If you were knighted (like Sidney Ponson) would you make everyone call you Sir Disco Hayes?
Tim R., Kansas City, MO

I’ve looked into this because I think it’s a great point you bring up.  You’re right, it is only a matter of time before I am rightfully honored by a country, or a land, or by a people.  Can you say “a people”?  Yes, cause I just did.  In my research, I looked into what is a proper way to address a Knight and found some interesting info.  Much to my surprise, though, being a Knight really isn’t that cool (sorry Sir Sidney).  There’s about 15 levels of cool in the Royal sense and Knight is scraping bottom.  I mean, if becoming a Knight is really only one level cooler than being me right now, I could take it or leave it.  If James Dean didn’t need to be Sir James, why would Disco need “Sir Disco”?
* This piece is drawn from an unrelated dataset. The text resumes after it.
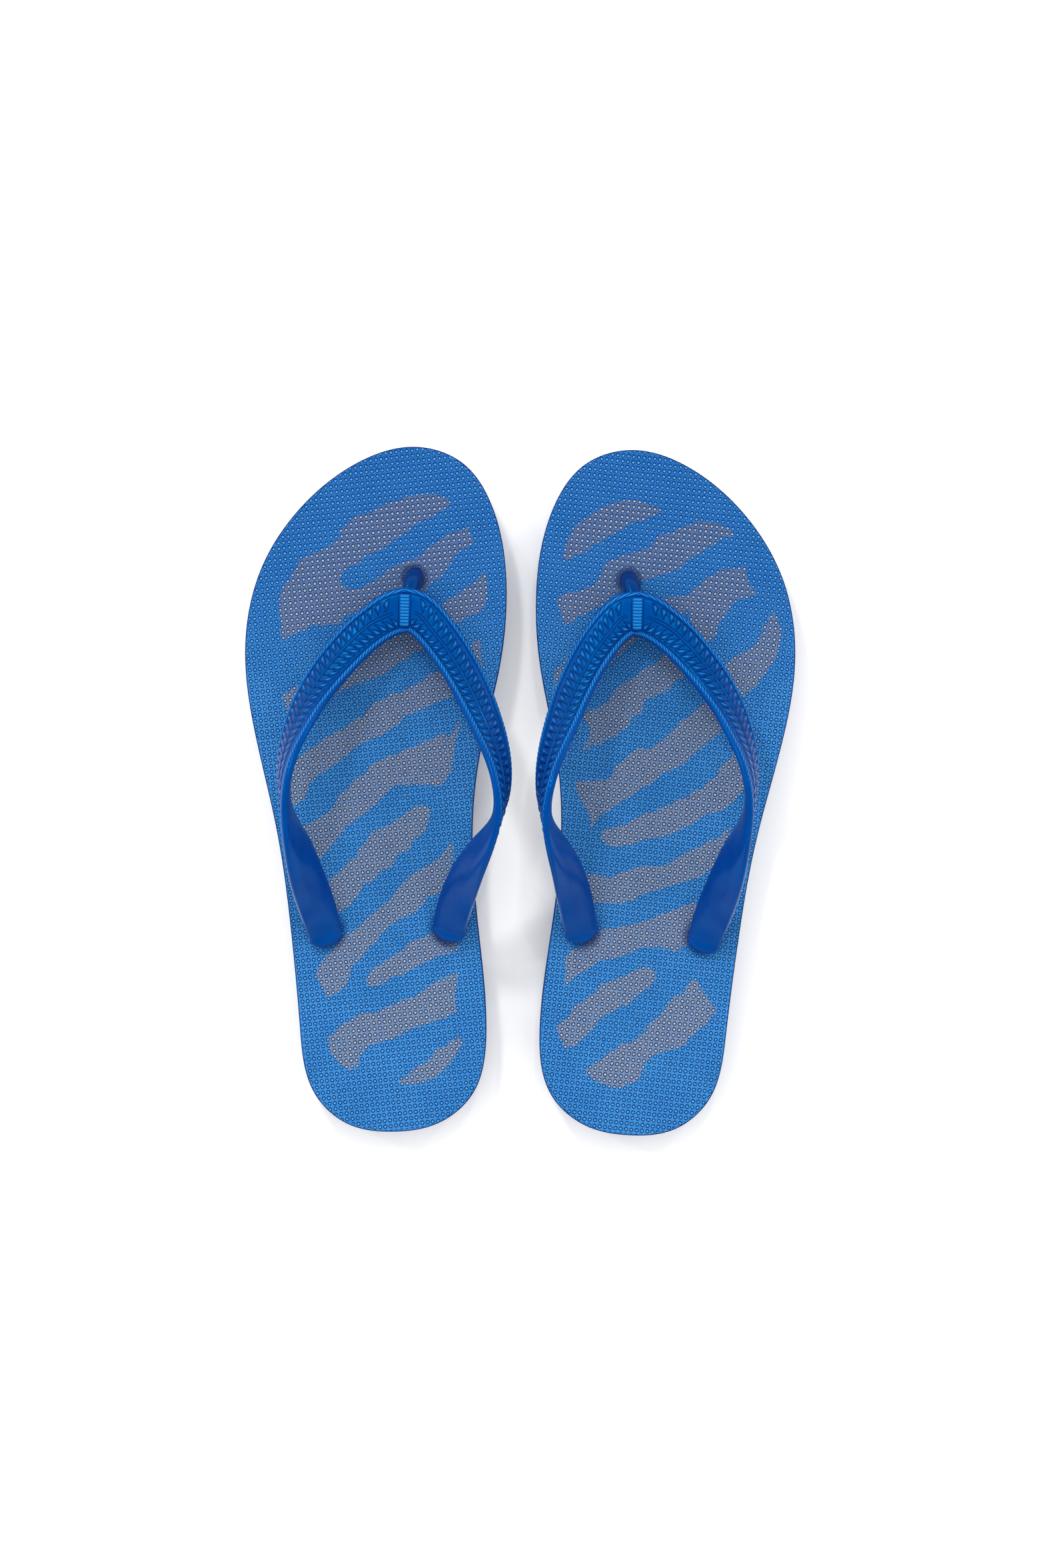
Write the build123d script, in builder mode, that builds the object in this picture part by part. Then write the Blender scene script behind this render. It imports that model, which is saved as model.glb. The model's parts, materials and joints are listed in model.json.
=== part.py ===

Here’s the breakdown in lessening order of royalty: Emperor, King, Prince, Duke, Baron, Marquess, Earl, Viscount
, Baronet, and last and least, Knight.  Though Baronet probably sounds most dangerous and Marquess is the least known so perhaps has the highest level of intrigue (“His Marquessness Disco Hayes of Melbourne” has quite a ring to it), I think I’m looking at worst case scenario accepting Duke status.  If Canada or Wales or somewhere comes calling and wants to Dukify me, I think I would say yes under the explicit condition Dick Vitale will not be doing color commentary on my life from that point forward.

When it’s all said and done, this all comes down to marketing and a Google search of “Sir Disco” reveals no results that would be able to hold a candle to me.  To prepare for future world fame and royalty bestowed upon me, I also checked and “Lord Disco” and “His Disconess” are also relatively easy Google targets as well.